— START Data for this task —
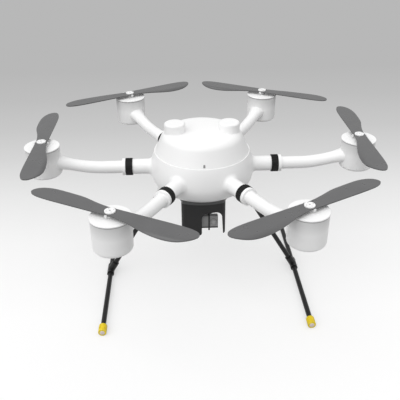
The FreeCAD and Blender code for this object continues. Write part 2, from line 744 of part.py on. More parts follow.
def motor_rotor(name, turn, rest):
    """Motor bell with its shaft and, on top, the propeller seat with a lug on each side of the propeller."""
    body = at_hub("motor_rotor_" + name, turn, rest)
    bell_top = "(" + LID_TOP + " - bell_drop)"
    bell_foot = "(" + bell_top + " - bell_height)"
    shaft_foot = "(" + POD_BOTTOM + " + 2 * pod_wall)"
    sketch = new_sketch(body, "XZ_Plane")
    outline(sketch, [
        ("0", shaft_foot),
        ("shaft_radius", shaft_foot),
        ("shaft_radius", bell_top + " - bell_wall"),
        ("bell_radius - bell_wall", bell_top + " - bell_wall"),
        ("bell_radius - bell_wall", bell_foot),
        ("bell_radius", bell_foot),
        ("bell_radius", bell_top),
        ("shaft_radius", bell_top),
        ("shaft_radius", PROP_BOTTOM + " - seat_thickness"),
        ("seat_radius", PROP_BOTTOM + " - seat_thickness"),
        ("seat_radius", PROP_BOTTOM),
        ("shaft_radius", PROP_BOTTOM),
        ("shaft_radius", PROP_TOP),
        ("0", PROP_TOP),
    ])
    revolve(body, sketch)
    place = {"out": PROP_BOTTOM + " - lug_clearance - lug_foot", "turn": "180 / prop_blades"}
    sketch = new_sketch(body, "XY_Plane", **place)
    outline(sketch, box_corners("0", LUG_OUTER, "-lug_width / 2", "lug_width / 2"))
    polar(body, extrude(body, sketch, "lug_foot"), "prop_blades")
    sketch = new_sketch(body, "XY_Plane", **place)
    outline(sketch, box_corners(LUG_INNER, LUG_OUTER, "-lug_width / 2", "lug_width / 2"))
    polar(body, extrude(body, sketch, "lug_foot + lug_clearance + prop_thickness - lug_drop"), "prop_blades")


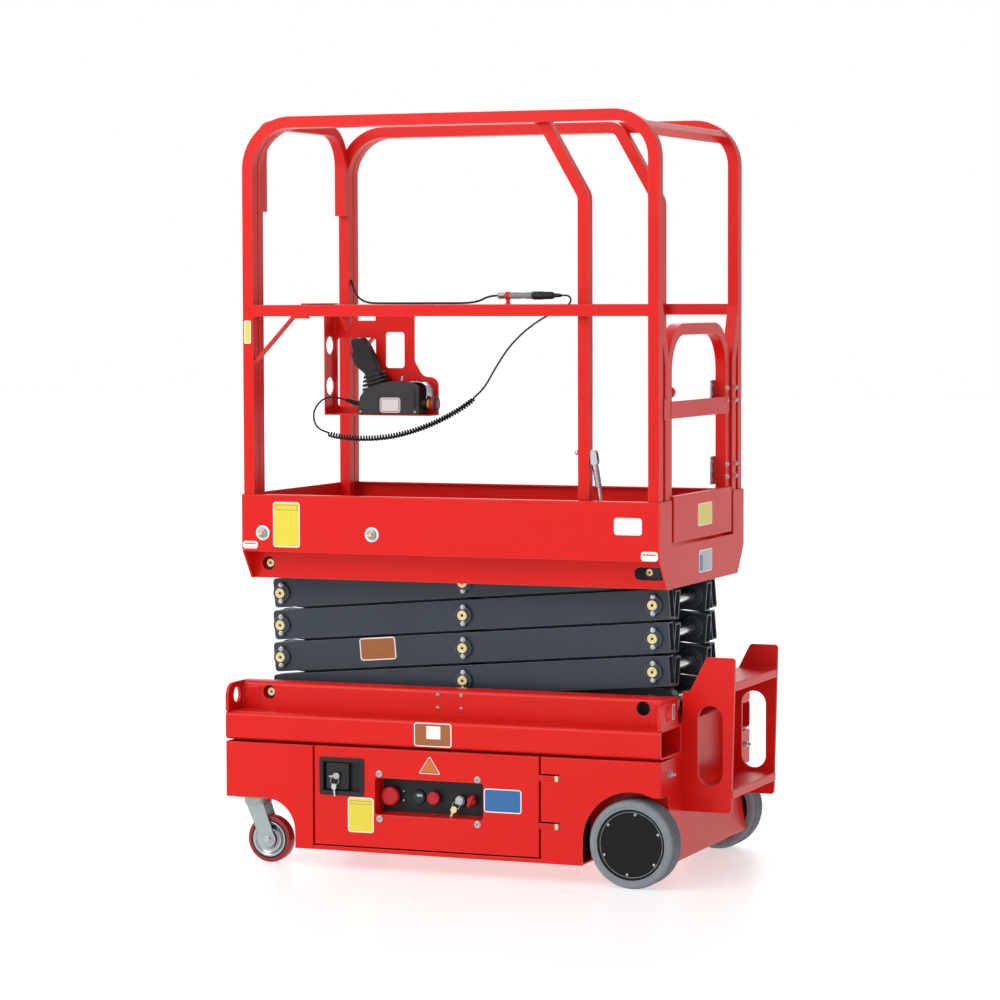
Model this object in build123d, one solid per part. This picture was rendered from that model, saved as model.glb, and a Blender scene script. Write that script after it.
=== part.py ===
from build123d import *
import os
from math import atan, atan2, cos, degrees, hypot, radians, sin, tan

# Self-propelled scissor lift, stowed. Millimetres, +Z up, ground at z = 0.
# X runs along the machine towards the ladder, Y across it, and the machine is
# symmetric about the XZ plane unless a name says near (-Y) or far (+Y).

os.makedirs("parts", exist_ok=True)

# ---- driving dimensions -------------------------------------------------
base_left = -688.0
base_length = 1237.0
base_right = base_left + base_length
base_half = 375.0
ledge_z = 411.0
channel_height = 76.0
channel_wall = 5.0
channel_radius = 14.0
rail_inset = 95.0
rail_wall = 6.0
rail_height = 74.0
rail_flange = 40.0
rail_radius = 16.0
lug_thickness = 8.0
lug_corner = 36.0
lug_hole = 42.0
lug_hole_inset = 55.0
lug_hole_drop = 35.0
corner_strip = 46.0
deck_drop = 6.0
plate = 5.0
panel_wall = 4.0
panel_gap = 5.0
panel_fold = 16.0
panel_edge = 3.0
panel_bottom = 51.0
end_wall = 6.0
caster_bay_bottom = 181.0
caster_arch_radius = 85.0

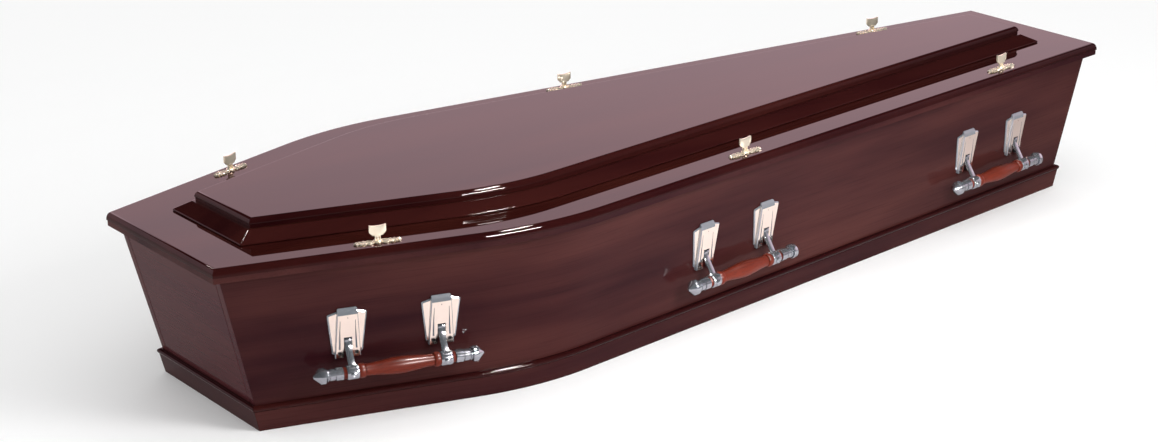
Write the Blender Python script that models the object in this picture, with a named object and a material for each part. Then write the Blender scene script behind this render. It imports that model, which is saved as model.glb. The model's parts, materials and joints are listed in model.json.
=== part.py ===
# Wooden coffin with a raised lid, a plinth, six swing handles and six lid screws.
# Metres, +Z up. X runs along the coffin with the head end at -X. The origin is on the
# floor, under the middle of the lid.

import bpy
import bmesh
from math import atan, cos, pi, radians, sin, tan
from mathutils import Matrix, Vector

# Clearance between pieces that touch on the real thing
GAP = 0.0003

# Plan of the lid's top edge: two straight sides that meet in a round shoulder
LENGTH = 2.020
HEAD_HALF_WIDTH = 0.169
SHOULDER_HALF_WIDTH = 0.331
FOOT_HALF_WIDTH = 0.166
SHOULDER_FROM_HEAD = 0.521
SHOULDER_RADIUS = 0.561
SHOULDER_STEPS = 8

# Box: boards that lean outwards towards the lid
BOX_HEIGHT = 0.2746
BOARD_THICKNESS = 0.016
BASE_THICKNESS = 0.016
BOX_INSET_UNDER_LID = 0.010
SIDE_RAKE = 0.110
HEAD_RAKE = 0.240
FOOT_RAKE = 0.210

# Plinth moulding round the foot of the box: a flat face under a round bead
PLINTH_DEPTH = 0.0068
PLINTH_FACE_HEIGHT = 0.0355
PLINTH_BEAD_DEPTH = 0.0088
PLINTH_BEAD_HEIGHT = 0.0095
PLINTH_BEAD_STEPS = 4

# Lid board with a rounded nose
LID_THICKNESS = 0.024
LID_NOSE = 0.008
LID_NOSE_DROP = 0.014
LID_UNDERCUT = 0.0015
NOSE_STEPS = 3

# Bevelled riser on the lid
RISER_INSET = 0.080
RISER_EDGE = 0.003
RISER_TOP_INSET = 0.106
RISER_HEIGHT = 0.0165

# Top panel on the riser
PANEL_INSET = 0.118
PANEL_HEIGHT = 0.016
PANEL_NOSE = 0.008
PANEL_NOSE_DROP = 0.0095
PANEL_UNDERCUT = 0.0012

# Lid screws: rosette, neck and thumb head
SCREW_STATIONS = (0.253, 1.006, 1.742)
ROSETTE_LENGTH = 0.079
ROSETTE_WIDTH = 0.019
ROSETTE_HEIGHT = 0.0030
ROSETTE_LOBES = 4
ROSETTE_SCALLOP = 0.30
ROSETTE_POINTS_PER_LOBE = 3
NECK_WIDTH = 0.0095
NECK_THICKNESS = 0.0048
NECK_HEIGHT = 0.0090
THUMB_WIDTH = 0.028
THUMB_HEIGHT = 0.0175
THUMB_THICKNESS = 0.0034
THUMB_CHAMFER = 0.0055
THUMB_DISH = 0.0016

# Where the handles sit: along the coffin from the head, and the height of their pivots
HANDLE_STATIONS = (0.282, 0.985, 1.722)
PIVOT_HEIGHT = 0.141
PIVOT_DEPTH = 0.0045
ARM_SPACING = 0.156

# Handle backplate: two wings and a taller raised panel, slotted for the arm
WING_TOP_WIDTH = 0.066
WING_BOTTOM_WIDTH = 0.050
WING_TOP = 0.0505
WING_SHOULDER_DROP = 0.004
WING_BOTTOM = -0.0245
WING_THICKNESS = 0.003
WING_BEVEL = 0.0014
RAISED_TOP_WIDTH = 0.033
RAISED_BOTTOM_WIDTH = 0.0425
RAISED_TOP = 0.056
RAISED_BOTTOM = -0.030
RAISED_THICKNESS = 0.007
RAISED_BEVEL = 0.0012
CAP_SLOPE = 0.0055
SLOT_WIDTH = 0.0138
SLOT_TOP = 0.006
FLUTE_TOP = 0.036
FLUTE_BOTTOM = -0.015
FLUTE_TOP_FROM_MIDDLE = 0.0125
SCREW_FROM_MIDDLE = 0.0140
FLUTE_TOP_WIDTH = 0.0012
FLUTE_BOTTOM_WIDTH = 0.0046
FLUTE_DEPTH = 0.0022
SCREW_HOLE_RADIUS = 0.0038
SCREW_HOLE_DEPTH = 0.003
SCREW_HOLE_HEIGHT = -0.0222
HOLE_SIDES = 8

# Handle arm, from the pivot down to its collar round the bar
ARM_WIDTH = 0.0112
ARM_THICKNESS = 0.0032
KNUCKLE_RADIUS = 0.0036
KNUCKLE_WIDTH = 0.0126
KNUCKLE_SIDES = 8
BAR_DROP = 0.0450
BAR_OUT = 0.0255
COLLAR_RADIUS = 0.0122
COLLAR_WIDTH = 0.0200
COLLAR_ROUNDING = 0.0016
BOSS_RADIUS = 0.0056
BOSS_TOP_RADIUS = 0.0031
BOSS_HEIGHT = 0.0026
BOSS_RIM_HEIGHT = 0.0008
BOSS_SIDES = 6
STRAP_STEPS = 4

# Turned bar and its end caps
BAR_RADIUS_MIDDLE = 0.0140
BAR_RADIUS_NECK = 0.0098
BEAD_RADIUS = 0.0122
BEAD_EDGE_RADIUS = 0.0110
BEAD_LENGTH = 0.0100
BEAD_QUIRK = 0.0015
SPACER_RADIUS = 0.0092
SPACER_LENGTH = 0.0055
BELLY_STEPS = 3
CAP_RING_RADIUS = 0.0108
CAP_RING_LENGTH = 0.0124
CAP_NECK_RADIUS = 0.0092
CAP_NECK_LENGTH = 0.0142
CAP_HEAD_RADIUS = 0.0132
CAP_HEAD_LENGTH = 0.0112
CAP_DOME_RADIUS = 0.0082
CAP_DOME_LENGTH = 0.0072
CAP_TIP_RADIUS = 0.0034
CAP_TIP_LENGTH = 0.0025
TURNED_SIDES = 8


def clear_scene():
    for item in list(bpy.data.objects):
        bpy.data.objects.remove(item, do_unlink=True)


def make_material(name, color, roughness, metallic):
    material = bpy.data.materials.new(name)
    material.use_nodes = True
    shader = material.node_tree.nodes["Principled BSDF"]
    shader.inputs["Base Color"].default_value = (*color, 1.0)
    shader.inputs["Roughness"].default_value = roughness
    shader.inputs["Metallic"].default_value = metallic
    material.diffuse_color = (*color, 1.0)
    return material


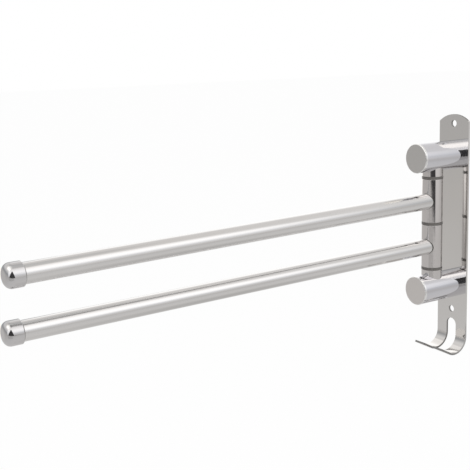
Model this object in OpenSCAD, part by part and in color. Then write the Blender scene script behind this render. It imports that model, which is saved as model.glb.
— END Data for this task —
Output exactly those lines that lie from the line with "Write the Blender Python" through the line with "# floor, under the middle of the lid.", with both of those lines included.

Write the Blender Python script that models the object in this picture, with a named object and a material for each part. Then write the Blender scene script behind this render. It imports that model, which is saved as model.glb. The model's parts, materials and joints are listed in model.json.
=== part.py ===
# Wooden coffin with a raised lid, a plinth, six swing handles and six lid screws.
# Metres, +Z up. X runs along the coffin with the head end at -X. The origin is on the
# floor, under the middle of the lid.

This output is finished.